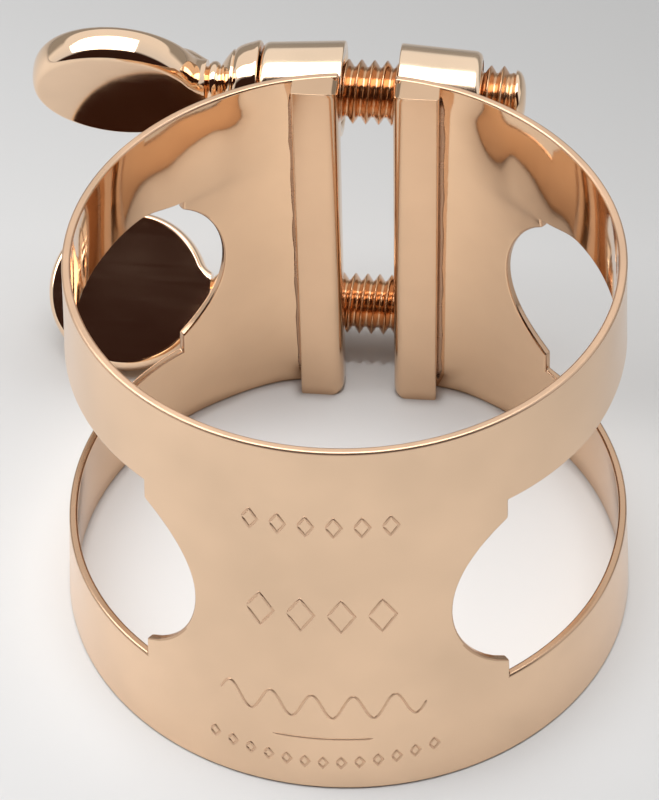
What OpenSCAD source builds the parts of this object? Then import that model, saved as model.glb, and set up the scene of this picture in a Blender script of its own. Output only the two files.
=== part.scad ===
// Saxophone ligature: a split conical band that clamps a reed onto a mouthpiece.
// Two brazed barrels stand on each side of the split, and two thumb screws draw them together.
// Frame: +Z up through the ring, origin at the middle of the lower rim, split at +Y, screw heads at -X.

/* [Band] */
// Outer diameter of the band at its upper rim
top_outer_d = 28; // [26:0.5:32]
// Outer diameter of the band at its lower rim
bottom_outer_d = 30.6; // [28:0.2:35]
// Height of the band
height = 23.4; // [21:0.2:28]
// Thickness of the sheet
sheet = 0.45; // [0.4:0.05:0.8]
// Width of the split between the two rails
split = 2.9; // [2.2:0.1:3.4]
// Width of the seam between the two halves of the band at the front
seam = 0.1; // [0.08:0.01:0.2]

/* [Side windows] */
// Height of the hoop left below the windows
lower_hoop = 5.65; // [4.5:0.05:7]
// Height of the hoop left above the windows
upper_hoop = 5.4; // [4.5:0.1:7]
// Angle from the front middle to the front end of each window
front_notch_deg = 38.3; // [34:0.1:44]
// Angle from the split to the back end of each window
back_notch_deg = 44.3; // [38:0.1:50]
// Radius of the arc that bites into the front panel
front_arc_r = 5.7; // [4:0.1:6]
// Radius of the arc that bites into the back panel
back_arc_r = 5.9; // [4:0.1:6]

/* [Reed rails] */
// Width of each rail
rail_w = 2.45; // [1.8:0.05:3]
// Thickness of each rail at its outer edge
rail_t = 1.1; // [0.7:0.1:1.4]

/* [Barrels] */
// Outer diameter of the barrels
barrel_d = 5.2; // [4.6:0.1:5.6]
// Length of each barrel
barrel_l = 4.45; // [3.5:0.05:6]
// Radial clearance between screw and barrel bore
bore_gap = 0.15; // [0.14:0.01:0.25]
// Distance of the screw axis from the outside of the band
stand_off = 2.42; // [2.2:0.02:2.8]
// Height of the upper screw axis below the upper rim
upper_drop = 3.5; // [3.2:0.1:4.5]
// Height of the lower screw axis above the lower rim
lower_rise = 3.35; // [3.25:0.05:4.5]
// How much further out the lower plain barrel is brazed
lower_set = 0.55; // [0:0.05:0.8]

/* [Thumb screws] */
// Outer diameter of the screw thread
thread_d = 3.5; // [3:0.1:3.6]
// Pitch of the screw thread
pitch = 0.7; // [0.5:0.1:0.8]
// Length of screw showing past the threaded barrel
tip_l = 2.4; // [1.5:0.1:3]
// Diameter of the seated collar
collar_d = 5.1; // [4.6:0.1:5.6]
// Diameter of the round thumb paddle
paddle_d = 9.4; // [7.6:0.1:9.4]
// Thickness of the thumb paddle
paddle_t = 2.1; // [1.8:0.1:2.1]
// Elevation that the upper paddle's flat side looks at, in degrees
upper_face = -24; // [-24:1:20]
// Elevation that the lower paddle's flat side looks at, in degrees
lower_face = 55; // [55:1:66]

/* [Hidden] */
$fn = 96;
top_r = top_outer_d / 2;
bottom_r = bottom_outer_d / 2;
slope = (bottom_r - top_r) / height;
lean = atan(slope);
window_low = lower_hoop;
window_high = height - upper_hoop;
window_mid = (window_low + window_high) / 2;
mid_r = bottom_r - slope * window_mid;
front_arc_deg = front_notch_deg + 10.5;
back_arc_deg = back_notch_deg + 12.65;
upper_z = height - upper_drop;
lower_z = lower_rise;
upper_y = bottom_r - slope * upper_z + stand_off;
lower_y = bottom_r - slope * lower_z + stand_off;
barrel_in = split / 2 + 0.05;
barrel_r = barrel_d / 2;
thread_r = thread_d / 2;
root_r = thread_r - 0.55 * pitch;
bore_r = thread_r + bore_gap;
seat_x = barrel_in + barrel_l;
seat_gap = 0.1;
collar_r = collar_d / 2;
paddle_r = paddle_d / 2;
neck_l = 2.95;
paddle_edge = 0.7;
paddle_set = 0.05;
brass = [0.83, 0.66, 0.5];
satin = [0.8, 0.62, 0.47];
polished = [0.88, 0.7, 0.52];

// Outer cone of the band, less an offset, run a little past both rims
module cone(inset, past) {
    translate([0, 0, -past])
        cylinder(h = height + 2 * past,
                 r1 = bottom_r + slope * past - inset,
                 r2 = top_r - slope * past - inset);
}

// Annular sector of window, between two angles measured from the front towards +X
module window_slot(from_deg, to_deg) {
    rotate([0, 0, from_deg - 90])
        rotate_extrude(angle = to_deg - from_deg)
            translate([bottom_r - 6, window_low])
                square([12, window_high - window_low]);
}

// Round bite, seen along the radius at an angle from the front towards +X
module window_bite(at_deg, r) {
    rotate([0, 0, at_deg - 90])
        translate([mid_r - 4, 0, window_mid])
            rotate([0, 90, 0])
                cylinder(h = 9, r = r);
}

// Right half of the band sheet, from the front seam round to the split
module band_half() {
    difference() {
        cone(0, 0);
        cone(sheet, 1);
        translate([seam / 2 - 40, -30, -1])
            cube([40, 60, height + 2]);
        translate([-1, 0, -1])
            cube([1 + split / 2 + 0.05, 30, height + 2]);
        window_slot(front_notch_deg, 180 - back_notch_deg);
        window_bite(front_arc_deg, front_arc_r);
        window_bite(180 - back_arc_deg, back_arc_r);
    }
}

// Bar inside the right edge of the split that bears on the reed
module rail() {
    flat_y = sqrt(pow(bottom_r - sheet, 2) - pow(split / 2 + rail_w, 2)) - rail_t;
    intersection() {
        cone(sheet, 0);
        translate([0, flat_y, 0])
            rotate([lean, 0, 0])
                rail_bar();
        rail_outline();
    }
}

// The bar before it is fitted to the cone, its front edge round at the split
module rail_bar() {
    edge = 0.45;
    translate([split / 2, 0, -1])
        linear_extrude(height = height / cos(lean) + 2)
            union() {
                translate([edge, 0])
                    square([rail_w - edge, 6]);
                translate([0, edge])
                    square([rail_w, 6 - edge]);
                translate([edge, edge])
                    circle(r = edge);
            }
}

// Outline of the rail seen from the front, its two corners round at the split
module rail_outline() {
    corner = 0.6;
    translate([split / 2, bottom_r + 1, 0])
        rotate([90, 0, 0])
            linear_extrude(height = 8)
                union() {
                    translate([corner, 0])
                        square([rail_w - corner, height]);
                    translate([0, corner])
                        square([rail_w, height - 2 * corner]);
                    translate([corner, corner])
                        circle(r = corner);
                    translate([corner, height - corner])
                        circle(r = corner);
                }
}

// Barrel on the right of the split, brazed on a foot against the band
module barrel(y, z, shift) {
    difference() {
        union() {
            translate([barrel_in + shift, y, z])
                rotate([0, 90, 0])
                    barrel_body();
            translate([barrel_in + shift + 0.3, y - 6, z - 1.6])
                cube([barrel_l - 0.6, 5, 3.2]);
        }
        cone(0, 2);
        translate([barrel_in + shift - 1, y, z])
            rotate([0, 90, 0])
                cylinder(h = barrel_l + 2, r = bore_r);
    }
}

// Round body of a barrel with broken edges
module barrel_body() {
    edge = 0.2;
    rotate_extrude()
        polygon([[0, 0], [barrel_r - edge, 0], [barrel_r, edge],
                 [barrel_r, barrel_l - edge], [barrel_r - edge, barrel_l], [0, barrel_l]]);
}

// Half outline of the threaded shank: crests and roots from the collar to the tip
function shank_pts(n, x0) = [for (i = [0 : n - 1]) for (k = [0 : 3])
    [k < 2 ? root_r : thread_r, x0 + pitch * (i + [0.05, 0.2, 0.56, 0.69][k])]];
function arc(cx, cy, r, a0, a1, n) = [for (i = [0 : n]) let (a = a0 + (a1 - a0) * i / n)
    [cx + r * cos(a), cy + r * sin(a)]];

// Turned stem along +Z from the last bead to the domed tip, with z = 0 at the collar's seat
module stem(shank) {
    turns = floor((shank - 1.3) / pitch);
    x0 = shank - 0.75 - turns * pitch;
    rotate_extrude()
        polygon(concat(
            [[0, -neck_l - 0.5], [1.05, -neck_l - 0.5], [1.05, -2.85]],
            arc(1.02, -2.5, 0.3, -60, 60, 4),
            [[1.08, -2.14], [1.2, -2.08], [collar_r - 1.05, -1.9], [collar_r - 0.65, -1.66],
             [collar_r - 0.5, -1.48], [collar_r - 0.58, -1.42], [collar_r - 0.44, -1.36],
             [collar_r - 0.21, -0.84], [collar_r - 0.08, -0.4], [collar_r, -0.15],
             [collar_r - 0.06, 0], [thread_r, 0], [thread_r, x0]],
            shank_pts(turns, x0),
            [[thread_r, shank - 0.7], [thread_r - 0.25, shank - 0.4],
             [thread_r - 0.8, shank - 0.1], [0, shank]]));
}

// Round thumb paddle, flat towards +Y, with a turned root that swells its other side
module paddle() {
    centre = paddle_r + 0.1;
    half = paddle_t / 2;
    translate([0, -paddle_set, -centre])
        rotate([90, 0, 0])
            rotate_extrude()
                polygon(concat([[0, -half], [paddle_r - 1.6, -half]],
                    arc(paddle_r - paddle_edge, -half + paddle_edge, paddle_edge, -90, 0, 6),
                    arc(paddle_r - paddle_edge, half - paddle_edge, paddle_edge, 0, 90, 6),
                    [[paddle_r - 1.6, half], [0, half]]));
    difference() {
        rotate_extrude()
            polygon([[0, -4.1], [1.2, -3.9], [1.7, -3], [2.05, -2.2], [2.15, -1.7], [2.08, -1.3],
                     [1.83, -0.85], [1.5, -0.4], [1.28, 0], [0, 0]]);
        translate([-4, half - paddle_set, -5])
            cube([8, 4, 6]);
    }
}

// Put something made along +Z, root towards -Z, on a screw axis that runs along +X
module on_screw(y, z, shift, turn) {
    translate([-seat_x - seat_gap - shift, y, z])
        rotate([turn, 0, 0])
            rotate([0, 90, 0])
                rotate([0, 0, 90])
                    children();
}

module band_left_half() {
    color(brass)
        mirror([1, 0, 0])
            band_half();
}

module band_right_half() {
    color(brass)
        band_half();
}

module reed_rail_left() {
    color(satin)
        mirror([1, 0, 0])
            rail();
}

module reed_rail_right() {
    color(satin)
        rail();
}

module upper_plain_barrel() {
    color(polished)
        mirror([1, 0, 0])
            barrel(upper_y, upper_z, 0);
}

module lower_plain_barrel() {
    color(polished)
        mirror([1, 0, 0])
            barrel(lower_y, lower_z, lower_set);
}

module upper_threaded_barrel() {
    color(polished)
        barrel(upper_y, upper_z, 0);
}

module lower_threaded_barrel() {
    color(polished)
        barrel(lower_y, lower_z, 0);
}

module upper_screw_stem() {
    color(polished)
        on_screw(upper_y, upper_z, 0, 0)
            stem(2 * seat_x + seat_gap + tip_l);
}

module lower_screw_stem() {
    color(polished)
        on_screw(lower_y, lower_z, lower_set, 0)
            stem(2 * seat_x + seat_gap + tip_l);
}

module upper_screw_paddle() {
    color(polished)
        on_screw(upper_y, upper_z, 0, 90 - upper_face)
            translate([0, 0, -neck_l])
                paddle();
}

module lower_screw_paddle() {
    color(polished)
        on_screw(lower_y, lower_z, lower_set, 90 - lower_face)
            translate([0, 0, -neck_l])
                paddle();
}

band_left_half();
band_right_half();
reed_rail_left();
reed_rail_right();
upper_plain_barrel();
lower_plain_barrel();
upper_threaded_barrel();
lower_threaded_barrel();
upper_screw_stem();
lower_screw_stem();
upper_screw_paddle();
lower_screw_paddle();
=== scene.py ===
import math
import bmesh
import bpy
from mathutils import Matrix, Vector


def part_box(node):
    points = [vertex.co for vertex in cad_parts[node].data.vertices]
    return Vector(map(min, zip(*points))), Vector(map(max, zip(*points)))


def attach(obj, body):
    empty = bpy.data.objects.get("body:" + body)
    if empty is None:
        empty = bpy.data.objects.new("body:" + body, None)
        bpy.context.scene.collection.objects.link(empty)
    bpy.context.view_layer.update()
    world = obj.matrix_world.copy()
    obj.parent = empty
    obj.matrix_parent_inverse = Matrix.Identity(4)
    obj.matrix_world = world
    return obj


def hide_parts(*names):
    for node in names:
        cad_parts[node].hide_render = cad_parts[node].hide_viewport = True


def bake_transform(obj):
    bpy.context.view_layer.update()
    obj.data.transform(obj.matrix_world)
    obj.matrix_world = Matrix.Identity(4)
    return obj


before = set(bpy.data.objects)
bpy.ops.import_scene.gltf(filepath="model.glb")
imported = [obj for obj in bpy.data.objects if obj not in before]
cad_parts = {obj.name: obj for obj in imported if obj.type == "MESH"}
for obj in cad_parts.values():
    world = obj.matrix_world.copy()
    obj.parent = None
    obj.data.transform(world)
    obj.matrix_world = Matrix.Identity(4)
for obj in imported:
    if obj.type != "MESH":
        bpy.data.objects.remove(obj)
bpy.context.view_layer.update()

MM = 0.001

# Sizes are in millimetres, in the part's own frame: the cone's axis is Z, the front is -Y and the split is +Y

# The conical band
NARROW_R = 14.0
WIDE_R = 15.3
SHEET = 0.45
SPLIT_HALF = 1.5
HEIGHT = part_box("band_left_half")[1].z / MM
SLOPE = (WIDE_R - NARROW_R) / HEIGHT
EDGE = 0.14

# The windows: the hoops below and above them, their straight ends in degrees from the front and the back, and
# their round bites as (degrees of the centre, radius)
LOWER_HOOP = 5.65
UPPER_HOOP = 5.4
FRONT_NOTCH = 38.3
BACK_NOTCH = 44.3
FRONT_ARC = (48.8, 5.7)
BACK_ARC = (56.95, 5.9)
WINDOW_TOP = HEIGHT - UPPER_HOOP
WINDOW_MID = (LOWER_HOOP + WINDOW_TOP) / 2

# How much lower the upper hoop hangs at the windows' back corners, and over how many degrees it comes down
CORNER_DROOP = 0.62
DROOP_RUN = 13

# How far the hand-bent sheet strays from its cone: waves at the sides, the curl of the narrow rim at the back
# and how far down it reaches, and the strip beside each rail
WAVE_DEPTH = 0.035
CURL_DEPTH = 0.21
CURL_REACH = 2.3
STRIP_BULGE = 0.12

# Mesh spacing on the band: degrees from column to column, millimetres from row to row
COLUMN_STEP = 1.4
ROW_STEP = 0.42

# The rails beside the split: thickness, radii of the inner and the outer corner and of the ends, and how far
# they reach into the sheet
RAIL_DEPTH = 1.1
RAIL_CORNER = 0.7
RAIL_SOFT = 0.14
RAIL_END = 0.6
RAIL_SINK = 0.05

# The braze beside the rails: how far it stays from their ends, its width, and its reach into the sheet
SEAM_MARGIN = 0.75
SEAM_WIDTH = 0.26
SEAM_SINK = 0.08

# The barrels: radius of the bore and its chamfer, radii of the sharp rim towards the split and of the soft
# one away from it, and how far askew their outside is, in degrees
BORE = 1.9
BORE_SINK = 0.14
SHARP_RIM = 0.1
SOFT_RIM = 0.4
BARREL_SKEW = 5.5

# The braze under the barrels: half its height on the band and on the barrel, and how hollow its flanks are
BRAZE_REACH = 1.95
BRAZE_TOP = 0.9
BRAZE_HOLLOW = 1.6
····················
**Set task**
From the data above, pick out each line containing "type" and copy it.

**The result**
cad_parts = {obj.name: obj for obj in imported if obj.type == "MESH"}
    if obj.type != "MESH":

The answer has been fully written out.